On August 27, 2019, the AAPD and ADA wrote the Health Resources and Services Administration (HRSA) urging them not to replace the measure of Dental Sealants for Children Between 6-9 Years. This measure is utilized in HRSA’s oversight of its community health centers program. HRSA had requested public comment on a proposal to replace this measure with one titled Primary Caries Prevention Intervention as Offered by Primary Care Providers (CMS74v9).

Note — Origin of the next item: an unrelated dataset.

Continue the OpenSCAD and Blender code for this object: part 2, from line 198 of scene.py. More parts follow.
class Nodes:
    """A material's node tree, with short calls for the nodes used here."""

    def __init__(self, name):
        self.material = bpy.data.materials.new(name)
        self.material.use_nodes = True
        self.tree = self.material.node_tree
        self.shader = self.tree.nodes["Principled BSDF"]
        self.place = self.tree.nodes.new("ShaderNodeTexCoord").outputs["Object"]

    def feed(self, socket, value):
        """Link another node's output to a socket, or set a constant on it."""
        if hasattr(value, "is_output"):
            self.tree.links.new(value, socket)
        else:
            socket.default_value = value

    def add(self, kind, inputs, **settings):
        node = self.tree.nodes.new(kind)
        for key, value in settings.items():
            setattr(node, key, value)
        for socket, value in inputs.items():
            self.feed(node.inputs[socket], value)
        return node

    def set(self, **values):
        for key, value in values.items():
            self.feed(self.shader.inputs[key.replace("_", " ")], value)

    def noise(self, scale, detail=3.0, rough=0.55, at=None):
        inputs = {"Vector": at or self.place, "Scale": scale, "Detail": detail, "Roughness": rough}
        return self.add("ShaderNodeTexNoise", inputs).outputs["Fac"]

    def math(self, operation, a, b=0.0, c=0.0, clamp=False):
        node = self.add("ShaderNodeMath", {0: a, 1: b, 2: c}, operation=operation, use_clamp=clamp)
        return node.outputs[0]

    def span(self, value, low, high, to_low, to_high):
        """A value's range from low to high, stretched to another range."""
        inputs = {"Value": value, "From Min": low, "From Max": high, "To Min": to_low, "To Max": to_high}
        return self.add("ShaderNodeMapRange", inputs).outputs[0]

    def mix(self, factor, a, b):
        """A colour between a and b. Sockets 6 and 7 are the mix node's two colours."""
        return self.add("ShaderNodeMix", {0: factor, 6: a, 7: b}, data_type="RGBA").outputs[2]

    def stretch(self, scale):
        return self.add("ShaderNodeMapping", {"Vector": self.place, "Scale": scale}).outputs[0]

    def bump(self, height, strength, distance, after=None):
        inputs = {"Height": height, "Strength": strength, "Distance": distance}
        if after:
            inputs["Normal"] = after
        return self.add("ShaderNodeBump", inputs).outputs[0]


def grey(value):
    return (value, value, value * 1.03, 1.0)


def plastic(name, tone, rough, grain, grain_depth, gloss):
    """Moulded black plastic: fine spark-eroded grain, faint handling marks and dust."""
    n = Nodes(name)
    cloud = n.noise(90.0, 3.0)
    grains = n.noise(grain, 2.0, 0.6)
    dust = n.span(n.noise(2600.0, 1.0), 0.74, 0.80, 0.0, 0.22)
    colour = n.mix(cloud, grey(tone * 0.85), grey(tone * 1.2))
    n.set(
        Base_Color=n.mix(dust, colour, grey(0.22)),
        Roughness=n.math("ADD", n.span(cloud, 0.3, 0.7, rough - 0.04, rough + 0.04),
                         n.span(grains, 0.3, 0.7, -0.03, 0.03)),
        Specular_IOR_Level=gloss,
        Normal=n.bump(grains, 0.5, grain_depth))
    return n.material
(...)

The letter, signed by then-ADA President Jeffrey M. Cole, ADA Executive Director Kathleen T. O’Loughlin, AAPD President Kevin J. Donly, and AAPD Chief Executive Officer John S. Rutkauskas stated: “Research has shown that sealants are effective in preventing occlusal carious lesions in the molars of children when compared with controls without sealants.” The letter referenced the evidence-based clinical practice guideline released in 2016 by the ADA and AAPD that found sealants could minimize the progression of noncavitated occlusal carious lesions and effectively prevent and arrest pit-and-fissure occlusal carious lesions of primary and permanent molars in children and adolescents compared with the nonuse of sealants or use of fluoride varnishes. The letter also stated:

“ . . .  there is in fact evidence to suggest the superiority of resin-based fissure sealants over fluoride varnishes applied to prevent decay in permanent molars.” 

“While both topical fluoride as well as dental sealants are important caries preventive modalities, we fail to see the agency’s rationale for removing the focus on improving sealant rates, especially given the improvement health centers have made.”

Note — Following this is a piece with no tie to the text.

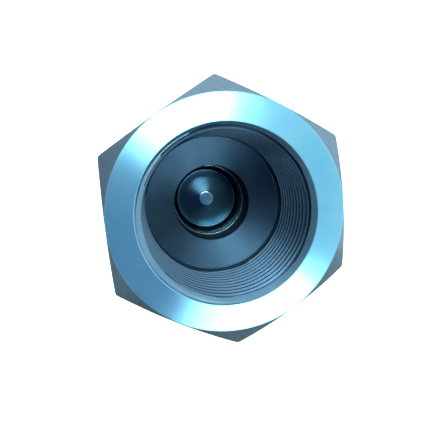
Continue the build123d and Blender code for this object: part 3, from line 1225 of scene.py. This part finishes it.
    def make_outlet(self) -> bpy.types.Object:
        """Make the outlet body: port, outlet bore, chamber, spigot and the flow arrow in one flat.

        Returns:
            The outlet body.
        """
        joint = self.joint
        floor = self.outlet.low + self.thread.floor_depth(OUTLET_BORE_RADIUS)
        spigot_face = self.outlet.high
        groove_top = spigot_face - joint.groove_setback
        groove_end = groove_top - joint.groove_width
        thread_start = spigot_face - joint.nose_length - joint.thread_gap
        thread_chamfer = joint.male_radius - joint.nose_radius
        joint_height = self.inlet.low
        undercut_top = joint_height + joint.undercut_length
        circlip_top = self.shim.low + self.circlip_room
        outline = self.thread.floor_outline(self.outlet.low, 1) + [
            Corner(OUTLET_BORE_RADIUS, floor, self.outlet_bore_edge),
            Corner(OUTLET_BORE_RADIUS, self.guide.low, self.shoulder_edge),
            Corner(self.chamber_radius, self.guide.low, BROKEN_EDGE),
            Corner(self.chamber_radius, self.shim.low, FINE_EDGE),
            Corner(self.circlip_groove_radius, self.shim.low, FINE_EDGE),
            Corner(self.circlip_groove_radius, circlip_top, FINE_EDGE),
            Corner(self.chamber_radius, circlip_top, FINE_EDGE),
            Corner(self.chamber_radius, spigot_face, self.shoulder_edge),
            Corner(joint.nose_radius - joint.nose_softness, spigot_face, BROKEN_EDGE),
            Corner(joint.nose_radius, spigot_face - joint.nose_softness, BROKEN_EDGE),
            Corner(joint.nose_radius, groove_top, BROKEN_EDGE),
            Corner(joint.groove_radius, groove_top, BROKEN_EDGE),
            Corner(joint.groove_radius, groove_end, BROKEN_EDGE),
            Corner(joint.nose_radius, groove_end, BROKEN_EDGE),
            Corner(joint.nose_radius, thread_start, BROKEN_EDGE),
            Corner(joint.male_radius, thread_start - thread_chamfer, BROKEN_EDGE),
            Corner(joint.male_radius, undercut_top, BROKEN_EDGE),
            Corner(joint.undercut_radius, undercut_top, BROKEN_EDGE),
            Corner(joint.undercut_radius, joint_height),
        ]
        body = self.shell("outlet_hexagon_body", outline, (self.outlet.low, joint_height), face_up=False)
        cutter = self.arrow.cutter(self.outlet.half_width, joint_height, self.finishes.bar.material())
        combine(body, cutter, Combination.CUT_OUT)
        return body

    def build(self) -> None:
        """Make both bodies and let them stand for their solids."""
        place_piece(self.make_inlet(), FIXED, INLET_BODY, self.finishes.zinc)
        place_piece(self.make_outlet(), FIXED, OUTLET_BODY, self.finishes.zinc)


@dataclass
class Seals:
    """Seat ring and the seals of the seat and the joint."""

    finishes: Finishes
    joint: Joint = field(default_factory=Joint)
    bore_radius: float = SEAT_BORE_RADIUS
    front_chamfer: float = 0.25
    land: float = 0.4
    rim_edge: float = 0.15
    groove_radius: float = 17.45
    groove_width: float = 2.7
    squeeze_gap: float = 0.02
    section_points: int = 24

    def make_seat(self) -> bpy.types.Object:
        """Make the seat ring: front edge under its finish's painted highlight, seal groove, 45 degree seating
        land.

        Returns:
            The seat ring.
        """
        seat = span_of("seat_ring")
        middle, half = (seat.low + seat.high) / 2, self.groove_width / 2
        outline = [
            Corner(self.bore_radius, seat.low + self.land, FINE_EDGE),
            Corner(self.bore_radius + self.land, seat.low, FINE_EDGE),
            Corner(seat.half_width, seat.low, self.rim_edge),
            Corner(seat.half_width, middle - half, FINE_EDGE),
            Corner(self.groove_radius, middle - half, BROKEN_EDGE),
            Corner(self.groove_radius, middle + half, BROKEN_EDGE),
            Corner(seat.half_width, middle + half, FINE_EDGE),
            Corner(seat.half_width, seat.high, self.rim_edge),
            Corner(self.bore_radius + self.front_chamfer, seat.high, FINE_EDGE),
            Corner(self.bore_radius, seat.high - self.front_chamfer, FINE_EDGE),
        ]
        return lathe("hardened_seat_ring", outline, self.finishes.seat)

    def make_o_ring(self, name: str, node: str, groove_radius: float) -> bpy.types.Object:
        """Make an O-ring squeezed to an oval section.

        Args:
            name: the piece's name.
            node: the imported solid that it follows.
            groove_radius: radius of the bottom of its groove.

        Returns:
            The O-ring.
        """
        room = span_of(node)
        inner, outer = groove_radius + self.squeeze_gap, room.half_width
        middle, half_height = (room.low + room.high) / 2, (room.high - room.low) / 2
        centre, half_width = (inner + outer) / 2, (outer - inner) / 2
        section = circle_points(1.0, self.section_points)
        outline = [Corner(centre + half_width * x, middle + half_height * y) for x, y in section]
        return lathe(name, outline, self.finishes.nitrile)

    def build(self) -> None:
        """Make the seat ring and its seals and let them stand for their solids."""
        finishes, joint_groove = self.finishes, self.joint.groove_radius
        place_piece(self.make_seat(), FIXED, "seat_ring", finishes.seat)
        seat_seal = self.make_o_ring("seat_seal", "seat_o_ring", self.groove_radius)
        place_piece(seat_seal, FIXED, "seat_o_ring", finishes.nitrile)
        joint_seal = self.make_o_ring("joint_seal", "joint_o_ring", joint_groove)
        place_piece(joint_seal, FIXED, "joint_o_ring", finishes.nitrile)
        inner = joint_groove + self.squeeze_gap
        node = "joint_backup_ring"
        backup = lathe_washer("joint_backup_washer", node, inner, FINE_EDGE, FINE_EDGE, finishes.ptfe)
        place_piece(backup, FIXED, node, finishes.ptfe)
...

As reported by 1,362 HRSA-funded health centers, their performance improved more than 10 percentage points between 2015 –– when the sealant measure was first adopted –– and 2018. Nearly 53% of children 6 to 9 years old who are at an elevated risk for caries received the recommended sealants. Thirty-six states also performed better by at least 5 percentage points on the measure from 2015 to 2017. The AAPD-ADA letter indicated that a performance gap continues to exist and that now is not the time for HRSA to move away from a focus on this measure.

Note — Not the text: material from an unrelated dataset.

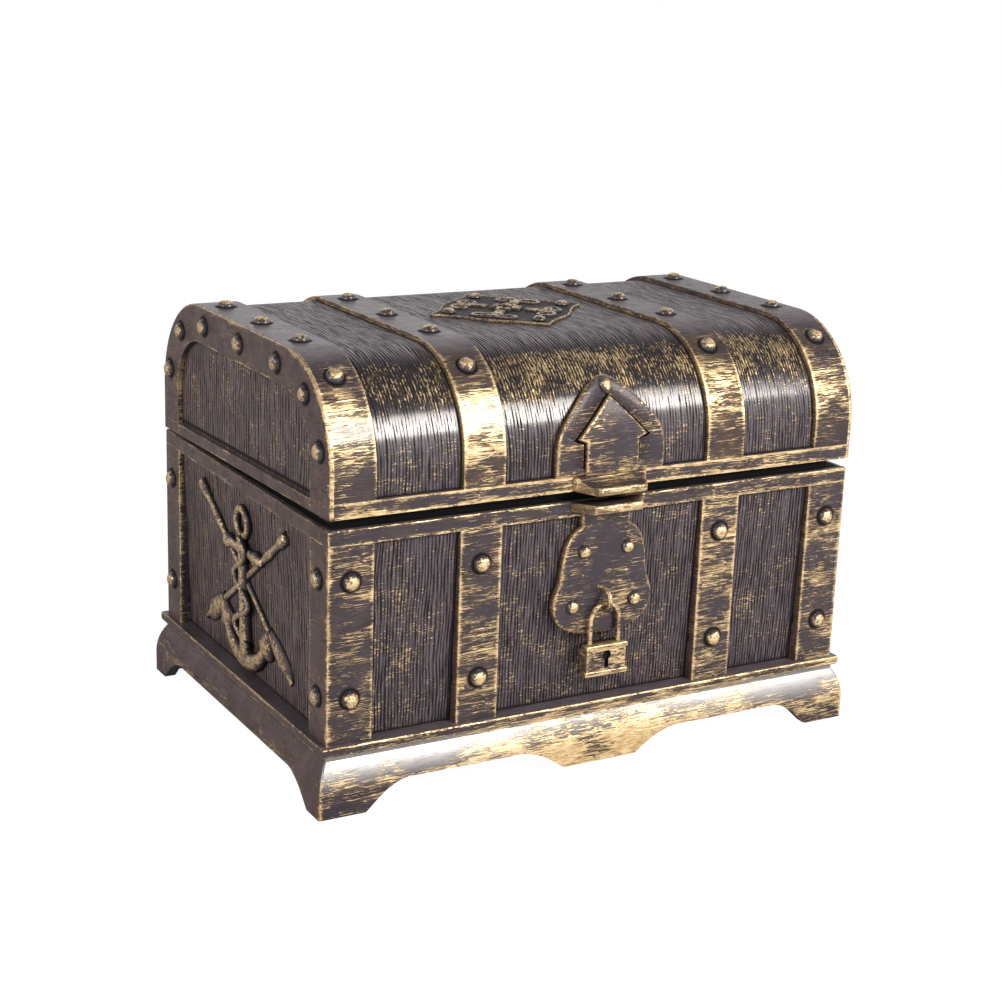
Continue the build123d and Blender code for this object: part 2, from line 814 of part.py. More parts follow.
def hinge_screws(centres, face_depth, height):
    """Slotted screw heads in a row on each leaf."""
    head_face = face_depth + leaf_thickness
    with BuildPart() as heads:
        for centre in centres:
            for along in (centre - screw_spacing / 2, centre + screw_spacing / 2):
                with BuildSketch(Plane.XZ.offset(-head_face)):
                    with Locations((along, height)):
                        Circle(screw_head_radius)
                extrude(amount=-screw_head_height)
                with BuildSketch(Plane.XZ.offset(-head_face - screw_head_height)):
                    with Locations((along, height)):
                        Rectangle(2 * screw_head_radius, screw_slot_width, rotation=45)
                extrude(amount=screw_slot_depth, mode=Mode.SUBTRACT)
    return heads


outer_offsets = (-outer_knuckle, outer_knuckle)
lower_leaf_top = hinge_axis_height - web_height
lower_leaf_bottom = lower_leaf_top - leaf_length
upper_leaf_bottom = lid_edge(lid_half_depth) + web_height
for side in (-1, 1):
    centre = side * strap_centre
    lower = hinge_leaf(
        centre, half_depth, lower_leaf_bottom, outer_offsets, (0,), hinge_axis_height - barrel_radius
    )
    save(lower, f"hinge_lower_leaf_{side_name(side)}")
    upper = hinge_leaf(
        centre,
        lid_half_depth,
        upper_leaf_bottom,
        (0,),
        outer_offsets,
        hinge_axis_height + barrel_radius - web_height,
    )
    save(upper, f"hinge_upper_leaf_{side_name(side)}")
    with BuildPart() as hinge_pin:
        with BuildSketch(Plane.YZ.offset(centre - leaf_width / 2)):
            with Locations((hinge_axis_depth, hinge_axis_height)):
                Circle(pin_radius)
        extrude(amount=leaf_width)
    save(hinge_pin, f"hinge_pin_{side_name(side)}")

centres = (-strap_centre, strap_centre)
save(hinge_screws(centres, half_depth, lower_leaf_bottom + screw_offset), "hinge_lower_screws")
save(
    hinge_screws(centres, lid_half_depth, upper_leaf_bottom + leaf_length - screw_offset),
    "hinge_upper_screws",
)

# Ornament on the lid's top
panel_face = lid_top - lid_strap_thickness
with BuildPart() as emblem_plate:
    with BuildSketch(Plane.XY.offset(panel_face)):
        with BuildLine():
            rim_points = []
            for quarter in range(4):
                for turn, share in emblem_outline:
                    angle = radians(quarter * 90 + turn)
                    reach = emblem_reach * share
                    rim_points.append((reach * cos(angle), reach * sin(angle)))
            Spline(*rim_points, periodic=True)
        make_face()
    extrude(amount=emblem_thickness)
save(emblem_plate, "emblem_plate")

emblem_face = panel_face + emblem_thickness
stud_seats = []
for turn in range(4):
    angle = radians(turn * 90)
    point = (emblem_stud_circle * cos(angle), emblem_stud_circle * sin(angle), emblem_face)
    stud_seats.append(seat(point, (0, 0, 1)))
save(domes(stud_seats, emblem_stud_radius, emblem_stud_height), "emblem_studs")
save(domes([seat((0, 0, emblem_face), (0, 0, 1))], emblem_boss_radius, emblem_boss_height), "emblem_boss")


# Anchor relief on each end
def anchor_outline():
    """An anchor seen flat: ring, stock, shank, curved arms and two flukes."""
    top = panel_top - anchor_drop
    bottom = base_top + anchor_lift
    ring_centre = top - anchor_ring_radius
    arm_centre = bottom + anchor_arm_radius
    with BuildSketch() as outline:
        with Locations((0, ring_centre)):
            Circle(anchor_ring_radius)
        shank_top = ring_centre - anchor_ring_radius + anchor_ring_width
        with Locations((0, (shank_top + bottom + anchor_arm_width) / 2)):
            Rectangle(anchor_shank_width, shank_top - bottom - anchor_arm_width)
        with Locations((0, ring_centre - anchor_stock_drop)):
            SlotOverall(anchor_stock_length, anchor_stock_width)
        with BuildLine():
            start = -90 - anchor_arm_angle
            outer = CenterArc((0, arm_centre), anchor_arm_radius, start, 2 * anchor_arm_angle)
            inner = CenterArc(
                (0, arm_centre), anchor_arm_radius - anchor_arm_width, start, 2 * anchor_arm_angle
            )
            Line(outer @ 0, inner @ 0)
            Line(outer @ 1, inner @ 1)
        make_face()
        tip_radius = anchor_arm_radius - anchor_arm_width / 2
        for side in (-1, 1):
            angle = radians(-90 + side * anchor_arm_angle)
            root = (tip_radius * cos(angle), arm_centre + tip_radius * sin(angle))
            with Locations(Location((root[0], root[1], 0), (0, 0, side * anchor_arm_angle))):
                Triangle(c=anchor_fluke_width, a=anchor_fluke_length, b=anchor_fluke_length)
        with Locations((0, ring_centre)):
            Circle(anchor_ring_radius - anchor_ring_width, mode=Mode.SUBTRACT)
    return outline.sketch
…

HRSA’s rationale was that the fluoride varnish measure would increase the target population from high-risk children who are 6 to 9 years old to children and adolescents as old as 20 and also include oral health preventative measures that health centers without dentists can employ. However, the AAPD-ADA letter pointed out that the fluoride varnish measure would track only one application of varnish during the measurement period, although topical fluoride should be applied every three to six months in children at an elevated risk for caries. It was further noted that the sealant measure was developed and tested by the Dental Quality Alliance (DQA), which maintains the measure through a periodic review process to align it with emerging science and implementation experience. The AAPD actively participates in the DQA as a member of its Executive Committee.